--- start Collected data ---

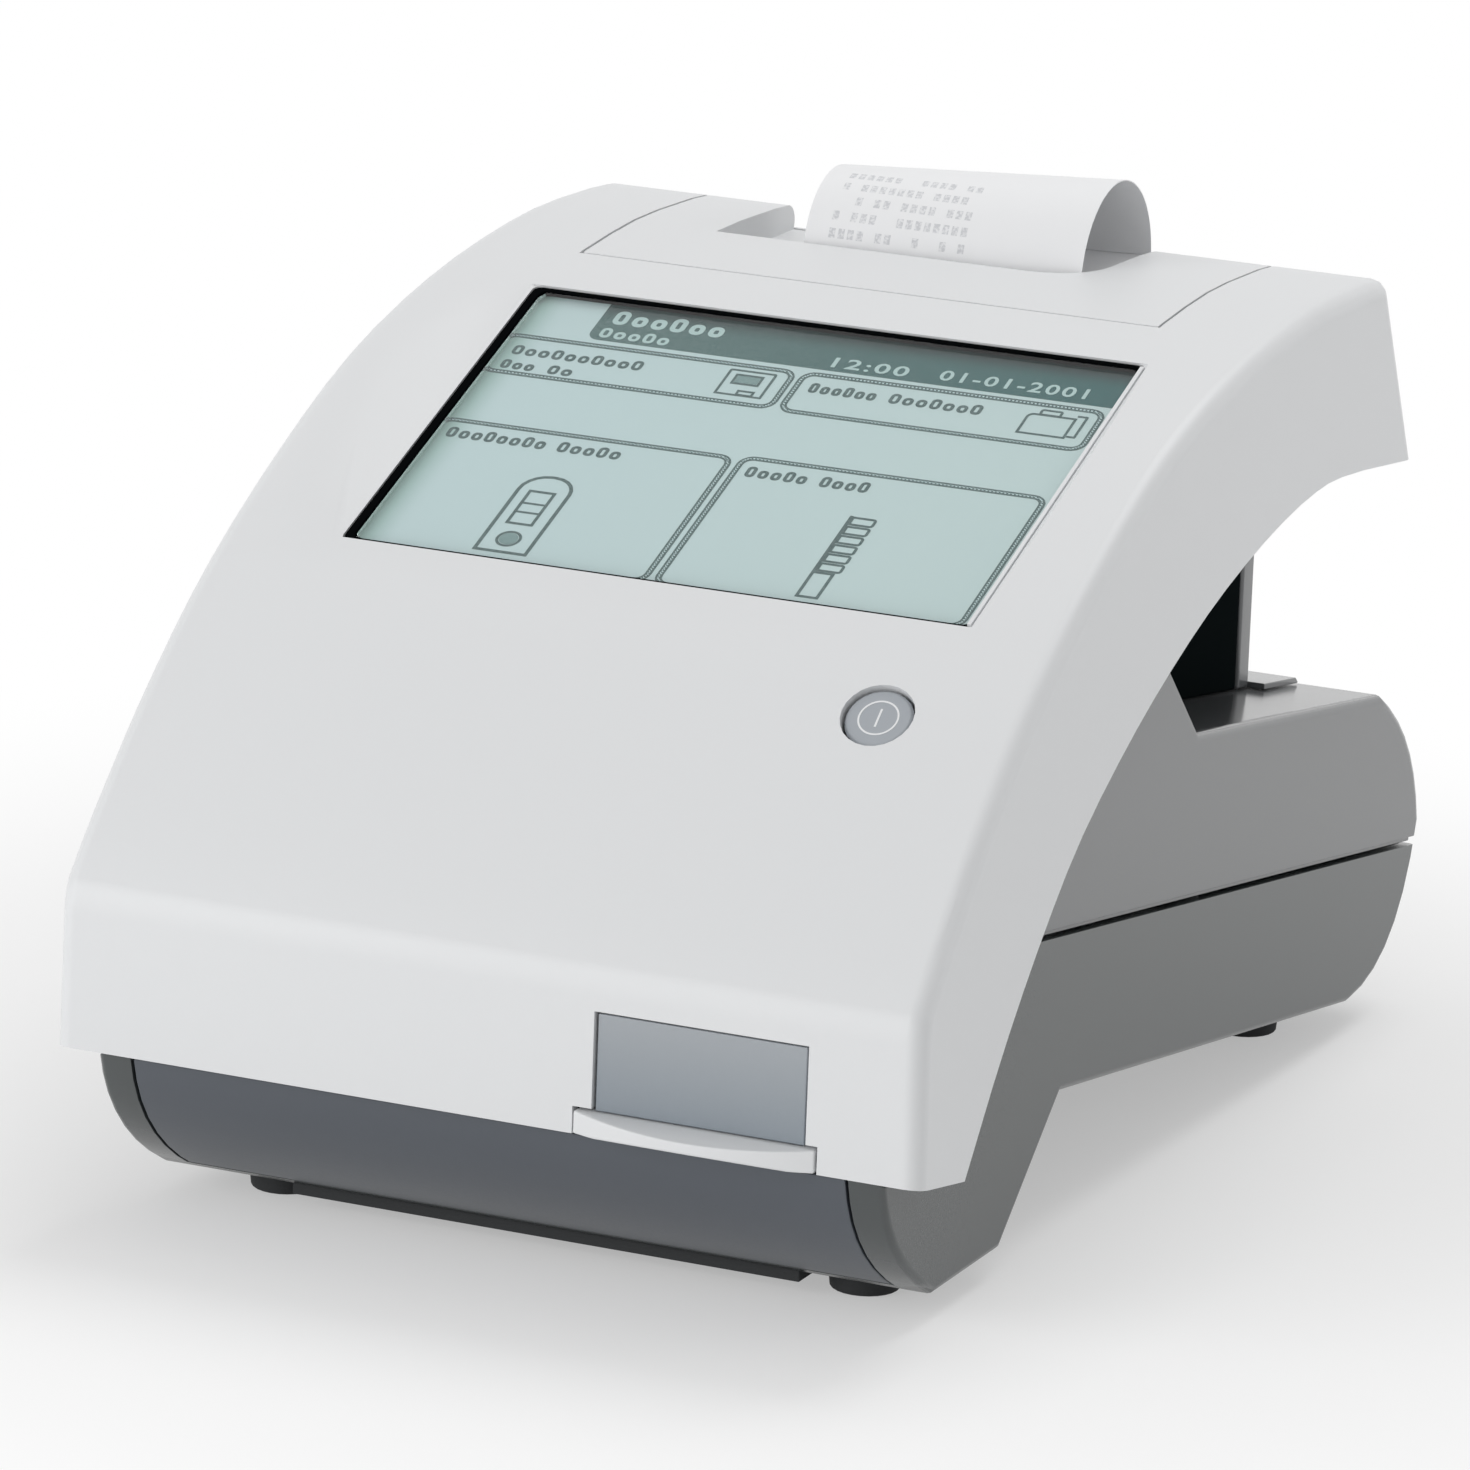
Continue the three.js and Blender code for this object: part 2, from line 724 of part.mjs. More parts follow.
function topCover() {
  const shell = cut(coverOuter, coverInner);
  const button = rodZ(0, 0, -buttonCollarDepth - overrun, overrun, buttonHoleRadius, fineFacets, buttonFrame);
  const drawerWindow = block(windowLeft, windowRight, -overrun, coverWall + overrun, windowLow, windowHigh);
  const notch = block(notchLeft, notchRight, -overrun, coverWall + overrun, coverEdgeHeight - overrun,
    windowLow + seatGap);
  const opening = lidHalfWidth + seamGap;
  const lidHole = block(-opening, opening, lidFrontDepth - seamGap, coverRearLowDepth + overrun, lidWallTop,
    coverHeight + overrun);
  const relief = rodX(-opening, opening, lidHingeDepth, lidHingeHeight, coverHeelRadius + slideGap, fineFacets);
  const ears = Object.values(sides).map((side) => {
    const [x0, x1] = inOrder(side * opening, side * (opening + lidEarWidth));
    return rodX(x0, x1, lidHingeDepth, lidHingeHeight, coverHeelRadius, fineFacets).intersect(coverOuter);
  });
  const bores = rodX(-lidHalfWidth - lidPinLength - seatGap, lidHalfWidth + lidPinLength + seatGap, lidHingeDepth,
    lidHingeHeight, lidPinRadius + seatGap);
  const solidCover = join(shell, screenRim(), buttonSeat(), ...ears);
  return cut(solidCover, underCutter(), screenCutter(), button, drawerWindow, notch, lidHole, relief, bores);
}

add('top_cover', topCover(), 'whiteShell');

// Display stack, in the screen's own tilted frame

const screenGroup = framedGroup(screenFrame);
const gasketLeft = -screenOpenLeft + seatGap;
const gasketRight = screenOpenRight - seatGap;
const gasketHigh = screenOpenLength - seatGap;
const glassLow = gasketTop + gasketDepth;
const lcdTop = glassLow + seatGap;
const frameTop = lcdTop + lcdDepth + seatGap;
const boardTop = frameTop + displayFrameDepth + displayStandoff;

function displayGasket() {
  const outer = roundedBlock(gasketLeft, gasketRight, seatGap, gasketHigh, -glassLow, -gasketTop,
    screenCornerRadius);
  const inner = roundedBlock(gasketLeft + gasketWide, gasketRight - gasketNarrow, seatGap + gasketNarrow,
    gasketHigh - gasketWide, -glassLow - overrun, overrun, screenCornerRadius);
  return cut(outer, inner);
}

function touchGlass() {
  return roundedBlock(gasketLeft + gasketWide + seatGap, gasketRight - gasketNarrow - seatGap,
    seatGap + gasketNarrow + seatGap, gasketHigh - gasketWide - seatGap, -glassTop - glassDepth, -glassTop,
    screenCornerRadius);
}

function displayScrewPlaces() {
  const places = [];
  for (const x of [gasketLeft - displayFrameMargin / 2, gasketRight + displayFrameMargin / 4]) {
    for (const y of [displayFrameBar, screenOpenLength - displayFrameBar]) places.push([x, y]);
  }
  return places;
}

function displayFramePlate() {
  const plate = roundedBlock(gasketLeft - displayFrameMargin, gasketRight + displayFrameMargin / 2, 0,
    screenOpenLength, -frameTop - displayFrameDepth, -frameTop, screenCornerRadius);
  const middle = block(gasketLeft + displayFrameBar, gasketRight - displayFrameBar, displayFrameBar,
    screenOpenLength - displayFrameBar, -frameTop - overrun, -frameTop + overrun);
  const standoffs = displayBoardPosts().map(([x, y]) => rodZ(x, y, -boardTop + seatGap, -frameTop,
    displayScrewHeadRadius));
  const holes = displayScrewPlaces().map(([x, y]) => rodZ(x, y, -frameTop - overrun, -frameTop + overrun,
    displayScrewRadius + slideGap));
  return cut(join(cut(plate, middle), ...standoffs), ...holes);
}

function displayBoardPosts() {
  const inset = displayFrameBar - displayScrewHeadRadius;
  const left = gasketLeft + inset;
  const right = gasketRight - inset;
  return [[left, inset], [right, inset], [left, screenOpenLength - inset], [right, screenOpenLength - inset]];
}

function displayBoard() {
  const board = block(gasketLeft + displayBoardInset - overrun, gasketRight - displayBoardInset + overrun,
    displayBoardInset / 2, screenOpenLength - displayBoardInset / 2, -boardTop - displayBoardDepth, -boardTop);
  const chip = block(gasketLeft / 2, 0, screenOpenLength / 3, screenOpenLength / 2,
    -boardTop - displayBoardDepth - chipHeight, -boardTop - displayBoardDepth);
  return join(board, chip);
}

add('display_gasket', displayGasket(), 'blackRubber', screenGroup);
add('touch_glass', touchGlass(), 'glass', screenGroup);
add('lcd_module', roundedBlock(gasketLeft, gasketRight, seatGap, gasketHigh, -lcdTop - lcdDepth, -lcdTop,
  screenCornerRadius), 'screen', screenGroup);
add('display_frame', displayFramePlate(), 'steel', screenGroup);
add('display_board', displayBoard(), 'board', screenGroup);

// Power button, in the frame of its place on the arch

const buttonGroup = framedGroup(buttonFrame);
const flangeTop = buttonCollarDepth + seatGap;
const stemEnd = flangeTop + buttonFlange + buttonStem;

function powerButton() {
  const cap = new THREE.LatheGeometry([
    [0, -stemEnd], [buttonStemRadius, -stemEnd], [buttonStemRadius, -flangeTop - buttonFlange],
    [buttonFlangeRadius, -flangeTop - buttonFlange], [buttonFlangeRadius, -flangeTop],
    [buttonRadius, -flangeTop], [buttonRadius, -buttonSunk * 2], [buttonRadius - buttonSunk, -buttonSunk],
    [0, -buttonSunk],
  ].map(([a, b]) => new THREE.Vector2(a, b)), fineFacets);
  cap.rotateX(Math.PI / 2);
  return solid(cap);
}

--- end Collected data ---

Write the data out again in full and exactly.

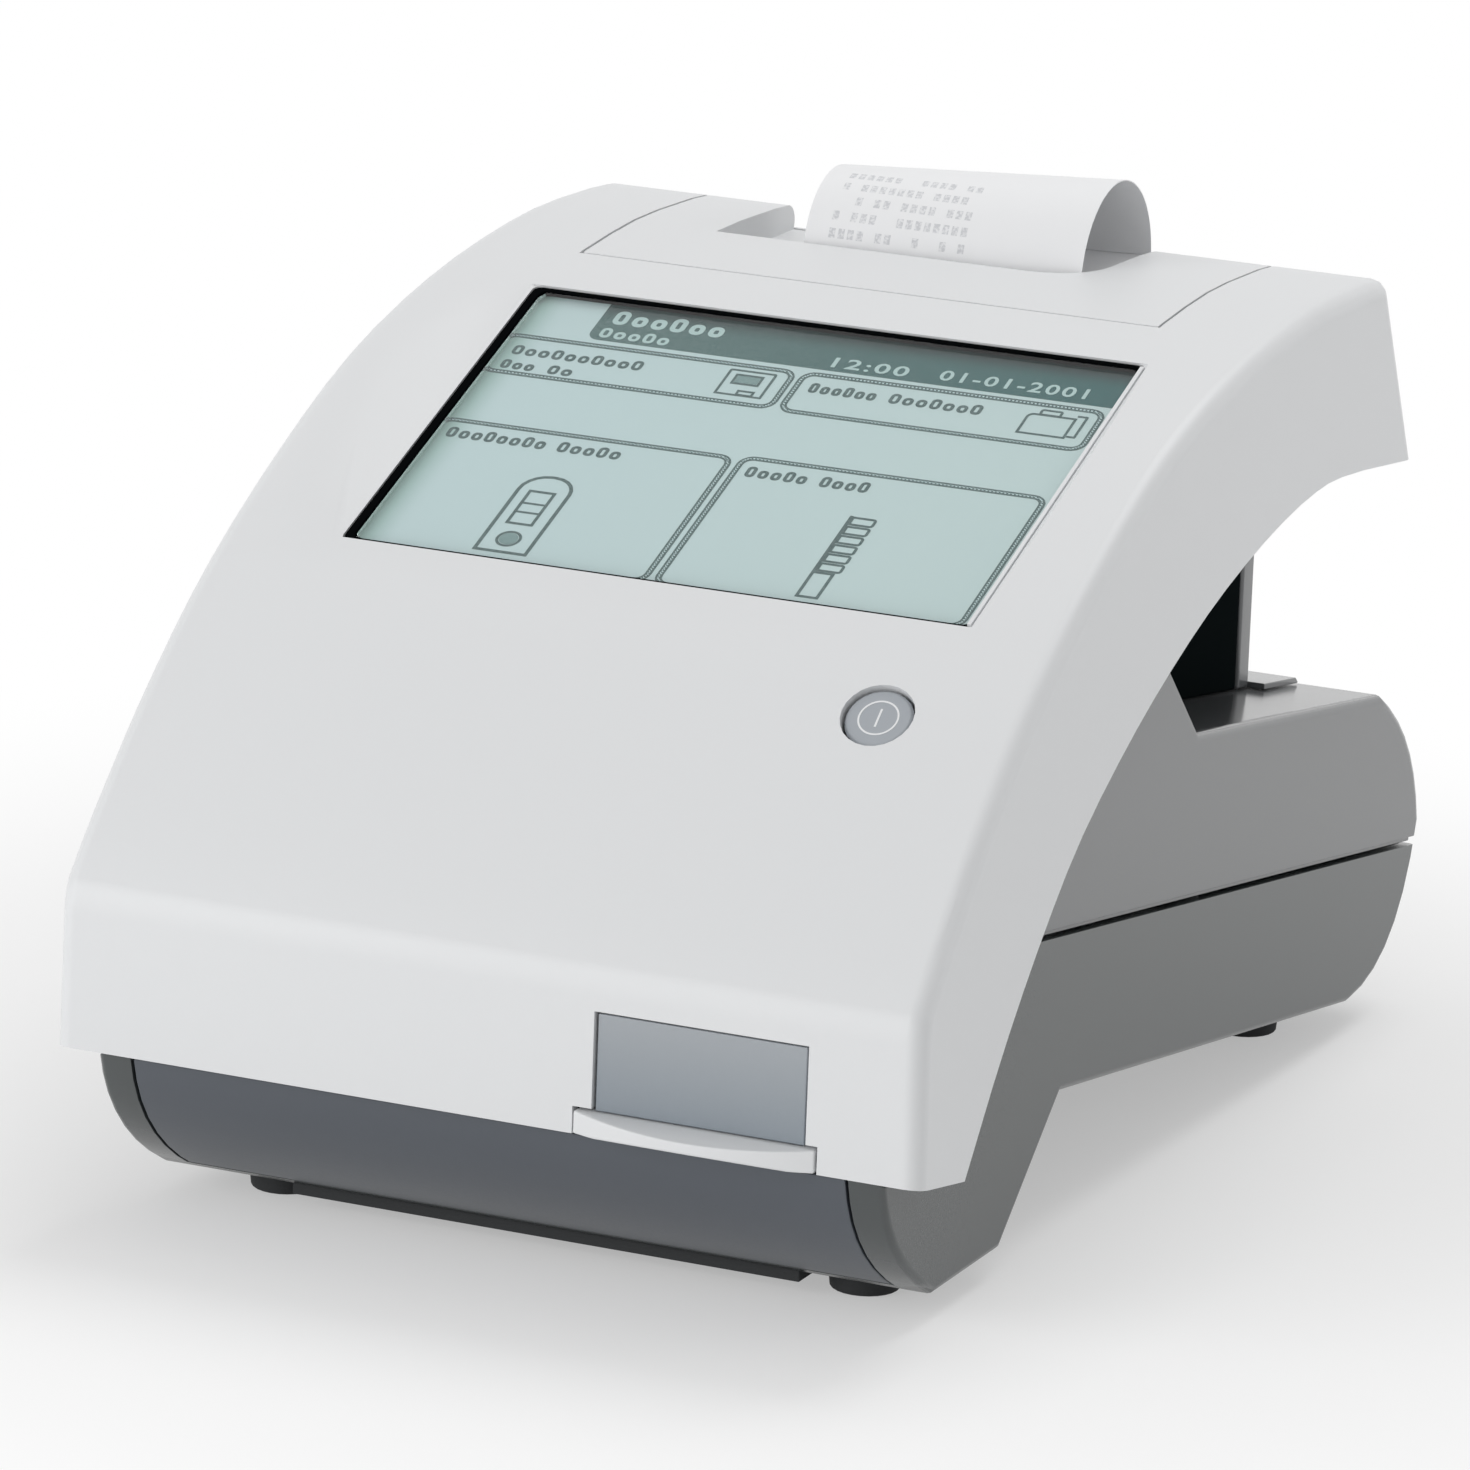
Continue the three.js and Blender code for this object: part 2, from line 724 of part.mjs. More parts follow.
function topCover() {
  const shell = cut(coverOuter, coverInner);
  const button = rodZ(0, 0, -buttonCollarDepth - overrun, overrun, buttonHoleRadius, fineFacets, buttonFrame);
  const drawerWindow = block(windowLeft, windowRight, -overrun, coverWall + overrun, windowLow, windowHigh);
  const notch = block(notchLeft, notchRight, -overrun, coverWall + overrun, coverEdgeHeight - overrun,
    windowLow + seatGap);
  const opening = lidHalfWidth + seamGap;
  const lidHole = block(-opening, opening, lidFrontDepth - seamGap, coverRearLowDepth + overrun, lidWallTop,
    coverHeight + overrun);
  const relief = rodX(-opening, opening, lidHingeDepth, lidHingeHeight, coverHeelRadius + slideGap, fineFacets);
  const ears = Object.values(sides).map((side) => {
    const [x0, x1] = inOrder(side * opening, side * (opening + lidEarWidth));
    return rodX(x0, x1, lidHingeDepth, lidHingeHeight, coverHeelRadius, fineFacets).intersect(coverOuter);
  });
  const bores = rodX(-lidHalfWidth - lidPinLength - seatGap, lidHalfWidth + lidPinLength + seatGap, lidHingeDepth,
    lidHingeHeight, lidPinRadius + seatGap);
  const solidCover = join(shell, screenRim(), buttonSeat(), ...ears);
  return cut(solidCover, underCutter(), screenCutter(), button, drawerWindow, notch, lidHole, relief, bores);
}

add('top_cover', topCover(), 'whiteShell');

// Display stack, in the screen's own tilted frame

const screenGroup = framedGroup(screenFrame);
const gasketLeft = -screenOpenLeft + seatGap;
const gasketRight = screenOpenRight - seatGap;
const gasketHigh = screenOpenLength - seatGap;
const glassLow = gasketTop + gasketDepth;
const lcdTop = glassLow + seatGap;
const frameTop = lcdTop + lcdDepth + seatGap;
const boardTop = frameTop + displayFrameDepth + displayStandoff;

function displayGasket() {
  const outer = roundedBlock(gasketLeft, gasketRight, seatGap, gasketHigh, -glassLow, -gasketTop,
    screenCornerRadius);
  const inner = roundedBlock(gasketLeft + gasketWide, gasketRight - gasketNarrow, seatGap + gasketNarrow,
    gasketHigh - gasketWide, -glassLow - overrun, overrun, screenCornerRadius);
  return cut(outer, inner);
}

function touchGlass() {
  return roundedBlock(gasketLeft + gasketWide + seatGap, gasketRight - gasketNarrow - seatGap,
    seatGap + gasketNarrow + seatGap, gasketHigh - gasketWide - seatGap, -glassTop - glassDepth, -glassTop,
    screenCornerRadius);
}

function displayScrewPlaces() {
  const places = [];
  for (const x of [gasketLeft - displayFrameMargin / 2, gasketRight + displayFrameMargin / 4]) {
    for (const y of [displayFrameBar, screenOpenLength - displayFrameBar]) places.push([x, y]);
  }
  return places;
}

function displayFramePlate() {
  const plate = roundedBlock(gasketLeft - displayFrameMargin, gasketRight + displayFrameMargin / 2, 0,
    screenOpenLength, -frameTop - displayFrameDepth, -frameTop, screenCornerRadius);
  const middle = block(gasketLeft + displayFrameBar, gasketRight - displayFrameBar, displayFrameBar,
    screenOpenLength - displayFrameBar, -frameTop - overrun, -frameTop + overrun);
  const standoffs = displayBoardPosts().map(([x, y]) => rodZ(x, y, -boardTop + seatGap, -frameTop,
    displayScrewHeadRadius));
  const holes = displayScrewPlaces().map(([x, y]) => rodZ(x, y, -frameTop - overrun, -frameTop + overrun,
    displayScrewRadius + slideGap));
  return cut(join(cut(plate, middle), ...standoffs), ...holes);
}

function displayBoardPosts() {
  const inset = displayFrameBar - displayScrewHeadRadius;
  const left = gasketLeft + inset;
  const right = gasketRight - inset;
  return [[left, inset], [right, inset], [left, screenOpenLength - inset], [right, screenOpenLength - inset]];
}

function displayBoard() {
  const board = block(gasketLeft + displayBoardInset - overrun, gasketRight - displayBoardInset + overrun,
    displayBoardInset / 2, screenOpenLength - displayBoardInset / 2, -boardTop - displayBoardDepth, -boardTop);
  const chip = block(gasketLeft / 2, 0, screenOpenLength / 3, screenOpenLength / 2,
    -boardTop - displayBoardDepth - chipHeight, -boardTop - displayBoardDepth);
  return join(board, chip);
}

add('display_gasket', displayGasket(), 'blackRubber', screenGroup);
add('touch_glass', touchGlass(), 'glass', screenGroup);
add('lcd_module', roundedBlock(gasketLeft, gasketRight, seatGap, gasketHigh, -lcdTop - lcdDepth, -lcdTop,
  screenCornerRadius), 'screen', screenGroup);
add('display_frame', displayFramePlate(), 'steel', screenGroup);
add('display_board', displayBoard(), 'board', screenGroup);

// Power button, in the frame of its place on the arch

const buttonGroup = framedGroup(buttonFrame);
const flangeTop = buttonCollarDepth + seatGap;
const stemEnd = flangeTop + buttonFlange + buttonStem;

function powerButton() {
  const cap = new THREE.LatheGeometry([
    [0, -stemEnd], [buttonStemRadius, -stemEnd], [buttonStemRadius, -flangeTop - buttonFlange],
    [buttonFlangeRadius, -flangeTop - buttonFlange], [buttonFlangeRadius, -flangeTop],
    [buttonRadius, -flangeTop], [buttonRadius, -buttonSunk * 2], [buttonRadius - buttonSunk, -buttonSunk],
    [0, -buttonSunk],
  ].map(([a, b]) => new THREE.Vector2(a, b)), fineFacets);
  cap.rotateX(Math.PI / 2);
  return solid(cap);
}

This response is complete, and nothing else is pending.